ベトナム国産自動車メーカーのVinfast LLCが、電気自動車向けLFP(リン酸鉄リチウムイオン電池)の研究開発で、中国の大手電池メーカーであるGotion High-Tech(国軒高科)と提携したことを発表した。

Vinfastは短期ではLFPを採用する可能性

VinfastはVingroupによって2018年に設立されたベトナム発自動車メーカーで、これまで内燃機関の自動車や電気自動車を発売しており、現在のベトナムの自動車市場シェアで5位となっている。

Vinfastは3つの新しい自動運転電気SUVモデル(VF31、VF32、VF33)を発表しており、AIを搭載したハイエンドモデルを発売し、今後スマートEVの領域を強化してく方針だ。

同社はスマートEVを強化するために、最近、バッテリー製造のための子会社VinES Energy Solutions JSCと、基礎研究に焦点を当てたベトナム初のAI研究所であるVinAI Artificial Intelligence Application and Research JSCを設立している。

今回のGotionとのMOUは、こうしたVinFastの一連の電動化戦略を更に強化するものであり、ベトナムでのLFP電池の現地生産を検討していくという。

LFPは熱安定性が高く、コバルトを使わないためNMCに比べて低コスト化も可能となる。ただし、LFPは導電性が悪く、エネルギー密度は相対的に低く、重量エネルギー密度は150~200Wh/kg程度となる。

しかし中国勢は低コストで安全性の高いLFPの生産を加速しており、Gotion High-TechのLFPの生産割合は90%1)で中国5位の電池シェア、BYDはブレードバッテリーと呼ばれるLFPの電池で中国2位の電池シェアとなっている。今年7月には、フォルクスワーゲンがGotionの電池を採用し、ボリュームセグメント向けの第1世代のUnified Cell(統合セル)をドイツで生産すること、そしてGotionの株式の26%を取得し、筆頭株主になることで話題を呼んだ。

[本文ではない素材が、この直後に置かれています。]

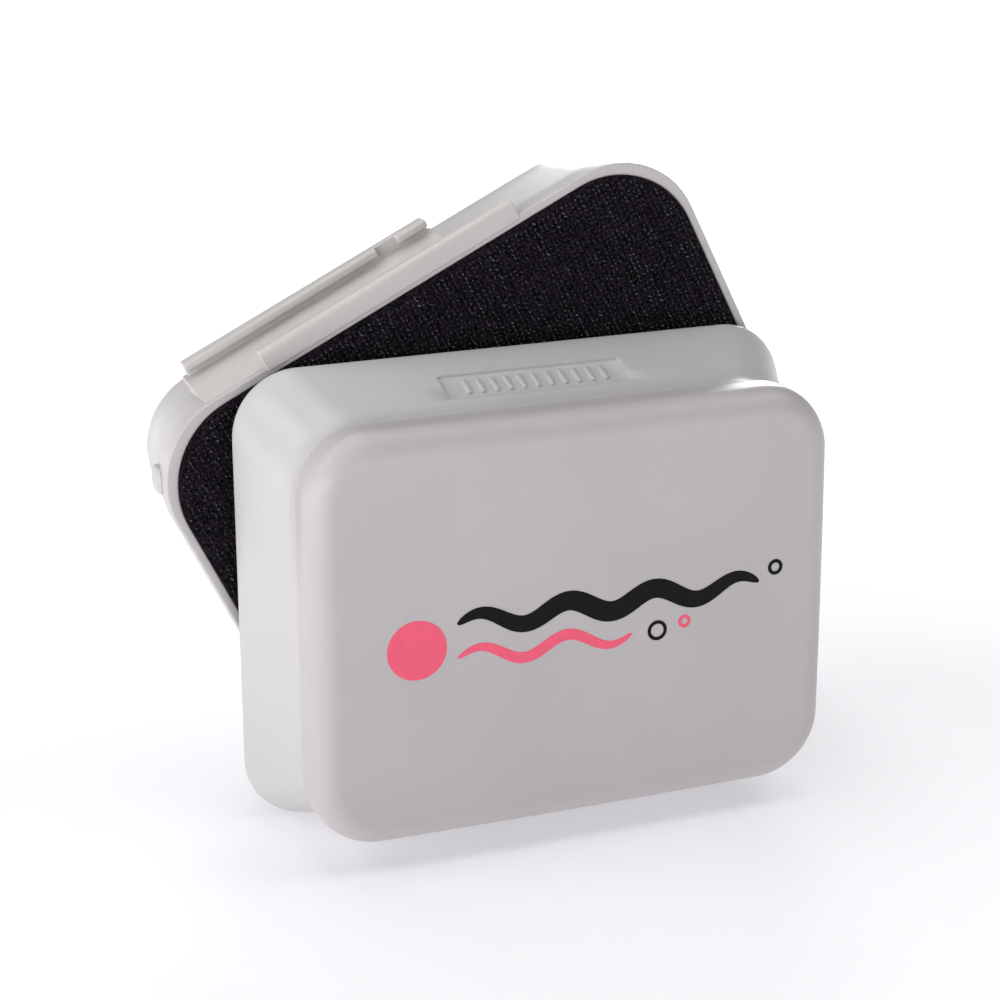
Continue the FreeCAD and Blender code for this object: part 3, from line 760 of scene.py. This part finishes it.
def tub():
    """The float's outer moulding, from the inside of its floor over the rim and round to its back."""
    floor = FLOAT_DEPTH - FLOAT_WALL
    inset_high = draft_inset(floor) + FLOAT_WALL + 0.5 * MM
    inset_low = FLOAT_WALL + SHOULDER
    inner = FLOAT_BACK_RADIUS - FLOAT_WALL
    rings = [
        (smaller(FLOAT_SIZE, inset_high + 3 * MM), inner - 3 * MM, floor),
        (smaller(FLOAT_SIZE, inset_high + 0.9 * MM), inner - 0.9 * MM, floor - 0.9 * MM),
        (smaller(FLOAT_SIZE, inset_high), inner, floor - 3 * MM),
        (smaller(FLOAT_SIZE, inset_low), FLOAT_RADIUS - inset_low, PLATE_SEAT),
        (smaller(FLOAT_SIZE, FLOAT_RIM), FLOAT_PAD_RADIUS, PLATE_SEAT),
    ]
    r = RIM_ROUNDING
    for inset, depth in quarter((FLOAT_RIM - r, r), r, 0, -90, 5):
        rings.append((smaller(FLOAT_SIZE, inset), FLOAT_PAD_RADIUS - (FLOAT_RIM - inset) * 0.1, depth))
    for inset, depth in quarter((r, r), r, -90, -180, 6):
        rings.append((smaller(FLOAT_SIZE, inset), FLOAT_RADIUS - inset, depth))
    rings += [float_ring(i, d) for i, d in straight((0.0, r), (0.0, FLOAT_RIM_BAND), pieces=2)]
    side_end = FLOAT_DEPTH - FLOAT_BACK_ROUNDING * (1 + math.sin(FLOAT_DRAFT))
    side = straight((0.0, FLOAT_RIM_BAND), (draft_inset(side_end), side_end), pieces=6)
    rings += [float_ring(i, d) for i, d in side]
    run = FLOAT_BACK_ROUNDING
    centre = (draft_inset(side_end) + run * math.cos(FLOAT_DRAFT), FLOAT_DEPTH - run)
    arc = quarter(centre, run, 180 - math.degrees(FLOAT_DRAFT), 90, 14)
    rings += [float_ring(i, d) for i, d in arc]
    last_inset = arc[-1][0]
    rings += [float_ring(last_inset + extra * MM, FLOAT_DEPTH) for extra in (0.5, 4.0)]
    return loft("tub_moulding", rings, on_float)


def lug():
    """A small rounded lug on the corner at the float's upper left."""
    length, height, depth, start = LUG
    centre = (-(FLOAT_SIZE[0] / 2 - FLOAT_RADIUS), FLOAT_SIZE[1] / 2 - FLOAT_RADIUS)
    foot = FLOAT_RADIUS - 2 * MM

    def place(points):
        radial, across, out = np.asarray(points, float).reshape(-1, 3).T
        r = foot + out
        c, s = math.cos(LUG_ANGLE), math.sin(LUG_ANGLE)
        u = centre[0] + r * c - radial * s
        v = centre[1] + r * s + radial * c
        return on_float(np.stack([u, v, start + depth / 2 + across], axis=1))

    profile = [(0.0, 0.0), (0.0, 1.6 * MM), (0.05 * MM, 2 * MM + height * 0.3),
               (0.4 * MM, 2 * MM + height * 0.7), (0.9 * MM, 2 * MM + height * 0.93),
               (1.5 * MM, 2 * MM + height)]
    rings = [(smaller((length, depth), inset), 2.2 * MM - inset, out) for inset, out in profile]
    return loft("lug", rings, place)


def holder_block(name, section, ends):
    """A prism from (depth, height above the side) points, run along the float."""
    side = FLOAT_SIZE[1] / 2
    count = len(section)
    points = [(u, side + height, depth) for u in ends for depth, height in section]
    faces = [tuple(range(count)), tuple(range(count, 2 * count))]
    faces += [(i, (i + 1) % count, count + (i + 1) % count, count + i) for i in range(count)]
    return add_piece(name, on_float(points), faces)


def rounded_section(points, radii, steps=5):
    """A polygon with an arc at each corner that has a radius."""
    result = []
    count = len(points)
    for i, (point, radius) in enumerate(zip(points, radii)):
        here = Vector(point)
        if radius == 0:
            result.append(tuple(here))
            continue
        back = (Vector(points[i - 1]) - here).normalized()
        ahead = (Vector(points[(i + 1) % count]) - here).normalized()
        half = back.angle(ahead) / 2
        reach = radius / math.tan(half)
        centre = here + (back + ahead).normalized() * (radius / math.sin(half))
        first, last = here + back * reach - centre, here + ahead * reach - centre
        for k in range(steps + 1):
            result.append(tuple(centre + first.lerp(last, k / steps).normalized() * radius))
    return result


def blade_holder():
    """The ramp, wall, lips and front rail that a scraper blade slides into."""
    edge = 0.35 * MM
    shy = HOLDER_SHY
    ramp_block = holder_block("holder", [
        (RAMP_LOW[0], -HOLDER_ROOT), RAMP_LOW, RAMP_HIGH,
        (HOLDER_BACK, RAMP_HIGH[1]), (HOLDER_BACK, -3 * MM),
    ], RAMP)
    wall_front, wall_back = RAMP_HIGH[0] + shy, HOLDER_BACK - shy
    wall_foot, wall_top = 1.5 * MM, LIP_TOP - shy
    wall_section = rounded_section(
        [(wall_front, wall_foot), (wall_front, wall_top), (wall_back, wall_top), (wall_back, wall_foot)],
        [0, 0, 0.7 * MM, 0])
    wall = holder_block("wall", wall_section, (LIP[0] + 2 * shy, STOP[1] - 2 * shy))
    lip_root = RAMP_HIGH[0] + 0.8 * MM
    lip_section = rounded_section(
        [(lip_root, LIP_BOTTOM), (LIP_FRONT, LIP_BOTTOM), (LIP_FRONT, LIP_TOP), (lip_root, LIP_TOP)],
        [0, 0.45 * MM, 0.8 * MM, 0])
    rail_section = rounded_section(
        [(RAIL_FRONT, RAIL_BOTTOM), (RAIL_FRONT, RAIL_TOP), (RAIL_BACK, RAIL_TOP),
         (RAIL_BACK, RAIL_ROOT), (RAIL_ROOT_FRONT, RAIL_ROOT), (RAIL_ROOT_FRONT, RAIL_BOTTOM)],
        [0.3 * MM, 1.4 * MM, 0.6 * MM, 0, 0, 0])
    holder = combined(ramp_block, bevelled(wall, 0.3 * MM, limit=50), "UNION")
    for name, ends in (("lip", LIP), ("stop", STOP)):
        holder = combined(holder, bevelled(holder_block(name, lip_section, ends), edge, limit=50), "UNION")
    rail = bevelled(holder_block("rail", rail_section, RAIL), 0.8 * MM, segments=4, limit=60)
    holder = combined(holder, rail, "UNION")
    holder.name = "blade_holder_moulding"
    return holder


# ---- pads --------------------------------------------------------------------------------------------------

def inside_outline(u, v, size, radius, margin):
    """Which (u, v) points lie inside a rounded rectangle, by at least the margin."""
    du = np.maximum(np.abs(u) - (size[0] / 2 - radius), 0.0)
    dv = np.maximum(np.abs(v) - (size[1] / 2 - radius), 0.0)
    return np.hypot(du, dv) < radius - margin


def tape_ground():
    """The hook tape's ground: a thin slab with a softly rounded edge."""
    size = smaller(FLOAT_SIZE, FLOAT_RIM + PAD_PLAY)
    radius = FLOAT_PAD_RADIUS - PAD_PLAY
    profile = [(0.0, PAD_BACK), (0.0, 0.2 * MM), (0.0, -TAPE_PROUD * 0.6), (0.12 * MM, -TAPE_PROUD * 0.9),
               (0.4 * MM, -TAPE_PROUD)]
    rings = [(smaller(size, inset), radius - inset, depth) for inset, depth in profile]
    return loft("hook_tape", rings, on_float), size, radius


def hooks(size, radius, rng):
    """Every hook of the tape in one mesh: a bent fibre that leans one way or the other, row by row."""
    columns = int(size[0] / HOOK_PITCH[0])
    rows = int(size[1] / HOOK_PITCH[1])
    i, k = np.meshgrid(np.arange(columns), np.arange(rows), indexing="ij")
    u = (i - (columns - 1) / 2) * HOOK_PITCH[0]
    v = (k - (rows - 1) / 2 + 0.5 * (i % 2)) * HOOK_PITCH[1]
    u = (u + rng.normal(0, HOOK_SCATTER[0], u.shape) * MM).ravel()
    v = (v + rng.normal(0, HOOK_SCATTER[1], v.shape) * MM).ravel()
    way = np.where(i % 2 == 0, 1.0, -1.0).ravel()
    keep = inside_outline(u, v, size, radius, HOOK_MARGIN)
    u, v, way = u[keep], v[keep], way[keep]
    count = len(u)
    angle = rng.normal(0, HOOK_SWING, count) + np.where(way > 0, math.pi / 2, -math.pi / 2)
    height = (HOOK_PROUD - TAPE_PROUD) * rng.uniform(0.86, 1.0, count)
    lean = rng.normal(0, HOOK_LEAN, count) * MM
    path = HOOK_PATH
    sides = HOOK_SIDES
    points = np.zeros((count, len(path), sides, 3))
    for p, (reach, rise) in enumerate(path):
        tip = 1.0 if p < len(path) - 1 else HOOK_TIP
        for s in range(sides):
            turn = 2 * math.pi * s / sides
            across = HOOK_FIBRE * tip * math.cos(turn)
            upwards = HOOK_FIBRE * tip * math.sin(turn)
            steep = HOOK_STEEP[p]
            along = reach * HOOK_REACH + upwards * (1 - steep) + lean * rise
            points[:, p, s, 0] = u + along * np.cos(angle) - across * np.sin(angle)
            points[:, p, s, 1] = v + along * np.sin(angle) + across * np.cos(angle)
            points[:, p, s, 2] = -TAPE_PROUD - np.minimum(rise * height + upwards * steep, height * 0.995)
    block = np.arange(count)[:, None] * len(path) * sides
    faces = []
    for p in range(len(path) - 1):
        for s in range(sides):
            a, b = p * sides + s, p * sides + (s + 1) % sides
            faces.append(block + np.array([a, b, b + sides, a + sides]))
    quads = np.concatenate(faces).tolist()
    last = (len(path) - 1) * sides
    caps = (block + np.array([last, last + 1, last + 2])).tolist()
    roots = (block + np.array([2, 1, 0])).tolist()
    return add_piece("hooks", on_float(points.reshape(-1, 3)), quads + caps + roots)


def hook_pad():
    rng = np.random.default_rng(SEED)
    ground, size, radius = tape_ground()
    dressed(smoothed(ground), WEAVE)
    finished(ground, "float", "hook_tape", "float_hook_pad")
    fibres = dressed(smoothed(hooks(size, radius, rng), math.radians(80)), HOOKS)
    finished(fibres, "float", "hook_tape", "float_hook_pad")


def felt_pad():
    """A pressed felt pad with soft edges and a slightly uneven face."""
    size = smaller(HANDLE_SIZE, HANDLE_WALL + PAD_PLAY)
    radius = HANDLE_RADIUS - HANDLE_WALL - PAD_PLAY
    soft = FELT_SOFTNESS
    rings = [(0.0, PAD_BACK), (0.0, 0.0), (0.0, -FELT_PROUD + soft + 0.3 * MM)]
    rings += [(i, w) for i, w in quarter((soft, -FELT_PROUD + soft), soft, 180, 270, 8)]
    steps_in = (0.6, 1.5, 3, 5, 8, 11, 14, 18, 22, 26, 30, 34, 38, 42)
    rings += [(soft + extra * MM, -FELT_PROUD) for extra in steps_in]
    outlines = [(smaller(size, inset), max(radius - inset, 0.6 * MM), depth) for inset, depth in rings]
    pad = dressed(smoothed(loft("felt_pad", outlines, on_handle)), FELT)
    finished(pad, "handle", "felt", "handle_felt_pad")


# ---- stage -------------------------------------------------------------------------------------------------

def stage():
    """A plain pale floor that brightens into the backdrop, and the world's soft light."""
    floor = add_piece("floor", FLOOR_CORNERS, [(0, 1, 2, 3)])
    material, surface = shader("pale_floor", (0.80, 0.795, 0.82), 0.9)
    nodes, links = material.node_tree.nodes, material.node_tree.links
    place = nodes.new("ShaderNodeTexCoord")
    reach = nodes.new("ShaderNodeVectorMath")
    reach.operation = "LENGTH"
    links.new(place.outputs["Object"], reach.inputs[0])
    glow = span(material, reach.outputs["Value"], *FLOOR_GLOW, source=FLOOR_FADE)
    links.new(glow, surface.inputs["Emission Strength"])
    surface.inputs["Emission Color"].default_value = (0.95, 0.94, 0.97, 1.0)
    dressed(floor, material)

    world = bpy.data.worlds.new("studio")
    bpy.context.scene.world = world
    world.use_nodes = True
    background = world.node_tree.nodes["Background"]
    background.inputs["Color"].default_value = (1.0, 1.0, 1.0, 1.0)
    place = world.node_tree.nodes.new("ShaderNodeTexCoord")
    parts = world.node_tree.nodes.new("ShaderNodeSeparateXYZ")
    world.node_tree.links.new(place.outputs["Generated"], parts.inputs["Vector"])
    glow = span(world, parts.outputs["Z"], *WORLD_GLOW, source=WORLD_FADE)
    world.node_tree.links.new(glow, background.inputs["Strength"])


def softbox(name, place, size, power):
    light = bpy.data.lights.new(name, "AREA")
    light.shape = "RECTANGLE"
    light.size, light.size_y = size
    light.energy = power
    lamp = bpy.data.objects.new(name, light)
    bpy.context.scene.collection.objects.link(lamp)
    lamp.location = place
    lamp.rotation_euler = (Vector(LIGHT_TARGET) - Vector(place)).to_track_quat("-Z", "Y").to_euler()


def camera():
    data = bpy.data.cameras.new("photo_angle")
    data.lens = CAMERA_LENS
    data.sensor_width = 36.0
    data.clip_start = 0.01
    view = bpy.data.objects.new("photo_angle", data)
    bpy.context.scene.collection.objects.link(view)
    turn = Matrix.Rotation(math.radians(-CAMERA_AZIMUTH), 4, "Z")
    tilt = Matrix.Rotation(math.radians(90.0 - CAMERA_DROP), 4, "X")
    roll = Matrix.Rotation(math.radians(CAMERA_ROLL), 4, "Z")
    view.matrix_world = Matrix.Translation(HANDLE_CENTRE + CAMERA_OFFSET) @ turn @ tilt @ roll
    bpy.context.scene.camera = view


def main():
    shell = combined(handle_shell(), recess(), "DIFFERENCE")
    shell = combined(shell, panel_ribs(), "UNION")
    shell.name = "waist_moulding"
    finished(dressed(smoothed(shell), HANDLE_PLASTIC), "handle", "handle_plastic", "handle_waist_shell")
    finished(dressed(smoothed(handle_cap()), SHADED_CAP_PLASTIC), "handle", "handle_plastic", "handle_front_cap")
    body = combined(tub(), lug(), "UNION")
    finished(dressed(smoothed(body), FLOAT_PLASTIC), "float", "float_plastic", "float_tub")
    holder = dressed(smoothed(blade_holder(), flat_area=HOLDER_FLAT_AREA), HOLDER_PLASTIC)
    finished(holder, "float", "holder_plastic", "float_blade_holder")
    hook_pad()
    felt_pad()
    cap_mark()
    stage()
    for light in LIGHTS:
        softbox(*light)
    camera()
    bpy.context.scene.view_settings.view_transform = "Standard"


main()
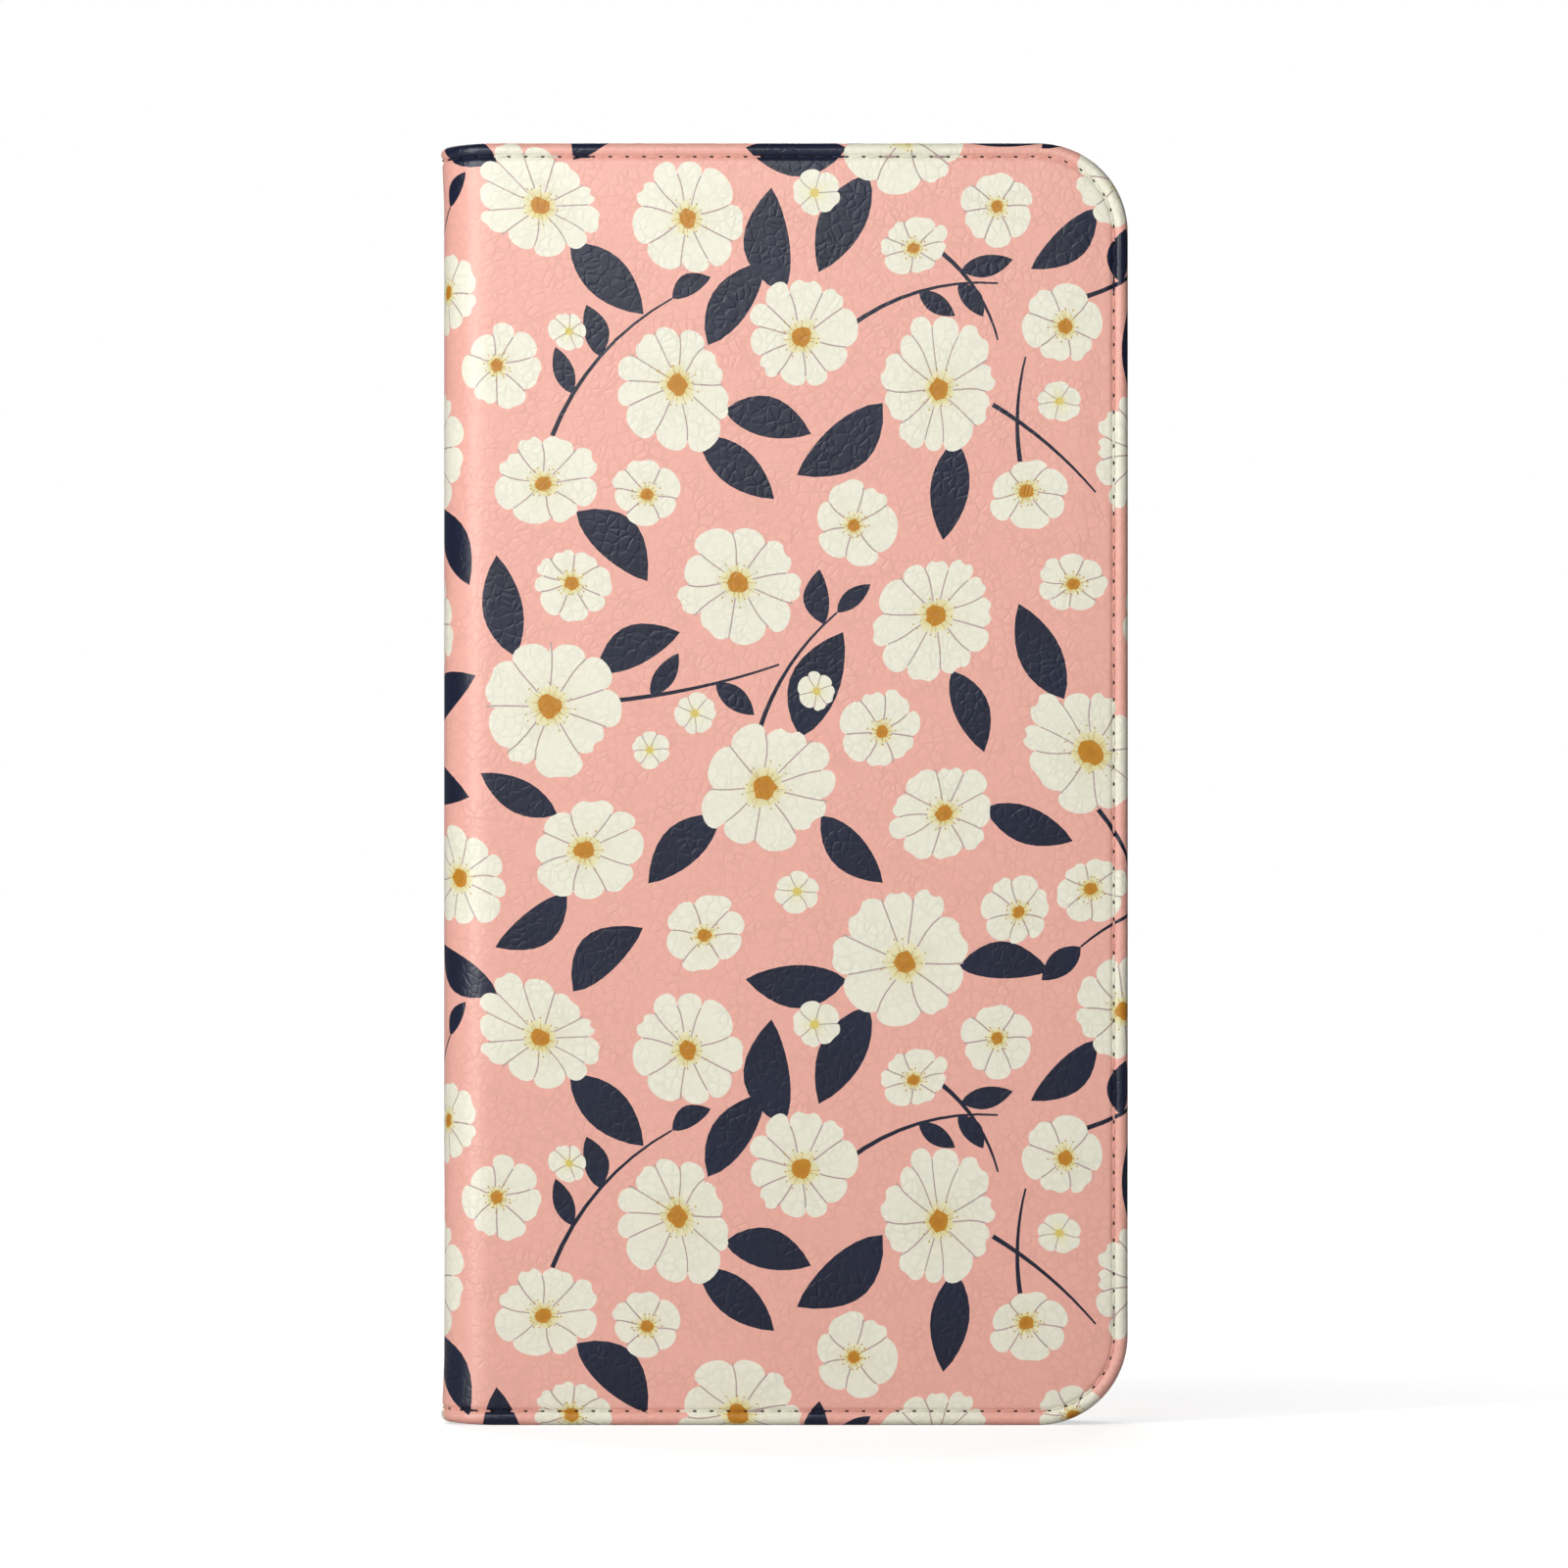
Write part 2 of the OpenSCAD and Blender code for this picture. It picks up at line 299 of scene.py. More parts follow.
@dataclass(frozen=True)
class Finish:
    """A surface: its colour, gloss and relief.

    Attributes:
        name: Name of the material.
        colour: Linear base colour, where no attribute gives it.
        attribute: Name of the colour attribute that gives the base colour, if any.
        roughness: Mean roughness.
        swing: How far the roughness wanders from its mean.
        mottle: How much darker the darkest patches are.
        place: What the pattern is laid out on.
        pebbles: Pebbles or texture grains per metre.
        wander: How far the creases wander, in metres.
        fine: Share of fine roughness in the relief.
        relief: Height of the relief, in metres.
        crease_shade: How much darker the grain's creases are painted: painted shade in the creases.
        metallic: Metallic share.
        specular: Specular level.
        sheen: Weight of the nap's sheen.
    """

    name: str
    colour: Colour = (0.5, 0.5, 0.5)
    attribute: str | None = None
    roughness: float = 0.5
    swing: float = 0.05
    mottle: float = 0.04
    place: Place = Place.SOLID
    pebbles: float = 900.0
    wander: float = 0.0006
    fine: float = 0.25
    relief: float = 0.00005
    crease_shade: float = 0.08
    metallic: float = 0.0
    specular: float = 0.5
    sheen: float = 0.0

    def build(self, grain: bpy.types.NodeTree, uneven: bpy.types.NodeTree) -> bpy.types.Material:
        """Builds the material.

        Args:
            grain: The leather grain group.
            uneven: The uneven surface group.

        Returns:
            The new material.
        """
        material = bpy.data.materials.new(self.name)
        material.use_nodes = True
        material.node_tree.nodes.clear()
        net = Sockets(material.node_tree)
        output = net.add("ShaderNodeOutputMaterial")
        shader = net.add("ShaderNodeBsdfPrincipled", {
            "Metallic": self.metallic, "Specular IOR Level": self.specular,
            "Sheen Weight": self.sheen})
        net.join(shader.outputs[0], output.inputs["Surface"])
        if self.place is Place.FLAT_SHEET:
            where = net.add("ShaderNodeUVMap", uv_map="flat").outputs["UV"]
        else:
            where = net.add("ShaderNodeTexCoord").outputs["Object"]
        pebbled = net.add("ShaderNodeGroup", {
            "Vector": where, "Pebbles per Metre": self.pebbles, "Wander": self.wander,
            "Fine Share": self.fine}, node_tree=grain)
        patchy = net.add("ShaderNodeGroup", {
            "Vector": where, "Roughness": self.roughness, "Swing": self.swing}, node_tree=uneven)
        if self.attribute:
            base = net.add("ShaderNodeAttribute", attribute_name=self.attribute).outputs["Color"]
        else:
            base = (*self.colour, 1.0)
        shade = net.maths("MULTIPLY", patchy.outputs["Mottle"], self.mottle)
        # The grain's creases are darkened in the base colour: painted shade in the creases, on top of
        # the bump's shading. The mottle is the surface's own random tone.
        creased = net.maths("MULTIPLY", pebbled.outputs["Creases"], self.crease_shade)
        total = net.maths("ADD", shade, creased)
        bump = net.add("ShaderNodeBump", {"Strength": 1.0, "Distance": self.relief,
                                          "Height": pebbled.outputs["Height"]})
        net.join(net.between(total, base, (0.0, 0.0, 0.0, 1.0)), shader.inputs["Base Color"])
        net.join(patchy.outputs["Roughness"], shader.inputs["Roughness"])
        net.join(bump.outputs["Normal"], shader.inputs["Normal"])
        return material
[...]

Vinfastは、電気自動車向けの固体電池の開発のために、台湾のProLogiumともJVを設立し、共同開発に取り組んでいる。同社によるとこの固体電池は2023年~2024年のEVに搭載する目標とのことである。

参考:台湾の全固体電池企業ProLogiumがベトナム国産自動車OEM VinfastとJVを設立

また、マレーシアのpaultanなどの報道によると、イスラエルのStoreDotとも提携を行い、同社が開発しているシリコン優勢アノードベースの電池を共同開発しているという。

そのため、短期的にはLFP、中長期ではシリコンアノードLIBや固体電池を実用化する戦略であると想定される。

Gotionの会長Zhen Li氏はこう述べている。

「Gotion High-Techは、その最先端の技術と電池の豊富な経験を、VinFastの電動化戦略をサポートするために使っていきます。GotionのLFPバッテリーを搭載した、VinFastの電気自動車モデルは、消費者の間で人気になるに違いありません。」

 

Gotion High-TechのHPはこちら


ー 技術アナリストの目 -
VinFastが急速に電池やAIの技術に投資を行っており、ベトナム発のスマートEVプレーヤーになるべく、テクノロジーの開発や外部パートナーとの連携を加速させています。足元の販売台数も成長を続けており、直近の7月でベトナムの自動車販売数で4位になり、単月で約2,500台の販売台数を記録しました。中国・台湾などの中華圏で成長するサプライヤの技術を活用していくことが多そうです。その真価はベトナム国外に出て、2022年までに現地販売が開始すると言われる米国市場でどうなるかが注目されています。